Hey, how about a variac ??  Then you could adjust the voltage down before it goes into the diodes maybe.
Would probably have to be a large one though.

Yes, a Clipper could help but then you would always be wasting power.  Better to just turn the water down in that case.

boB

[Tom]

Ok, so progress has been made.
I installed a second transformer. I now see 90VDC open-circuit. The Classic connects and charges, but acts strangely. I've got it set for Hydro mode. I would expect the classic to find the MPPT, then park at a fairly constant voltage and amperage level. Instead, the volts level out at about 70, but the amps fluctuate wildly from 4 to 14 about as fast as the controller seems to be able to update the screen. This fluctuating amperage is verified by the shunt on my batter meter, which in fact is reading up to 40amps.
Additionally, the classic displays "AMP LIMIT" fairly frequently with a yellow light.
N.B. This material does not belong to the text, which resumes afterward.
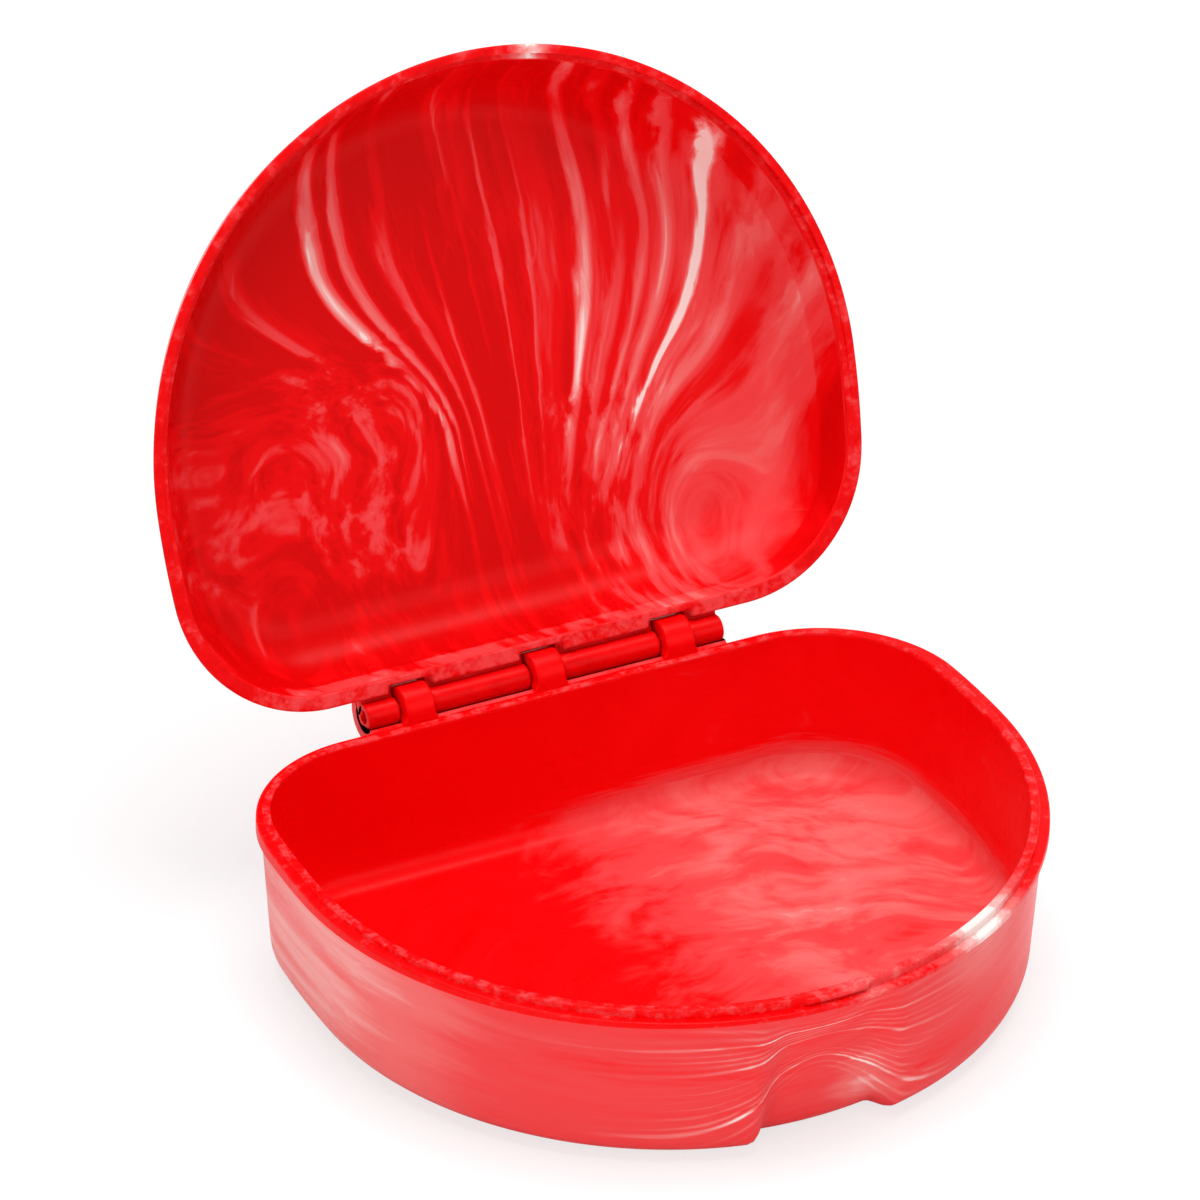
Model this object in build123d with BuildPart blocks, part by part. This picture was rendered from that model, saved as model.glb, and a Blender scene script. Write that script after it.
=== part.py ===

I did reduce output amps to 41, but it's not getting close to this according to the Classic display. It is reaching this limit according to my battery meter's shunt.
The third odd thing is that the classic periodically goes into Resting mode, even though it's set for Hydro. The Hydro output is very constant, so I don't see what is causing the Classic to behave so erratically. I am worried that the pulsed DC from my rectifiers is confusing the Classic, but I had thought that it could handle this sort of thing.

Any thoughts?

[Tom]

I did a reset, went through the wizard again, and it seems to work fine. I think that somehow the mode was not actually Hydro, even though that's what it indicated.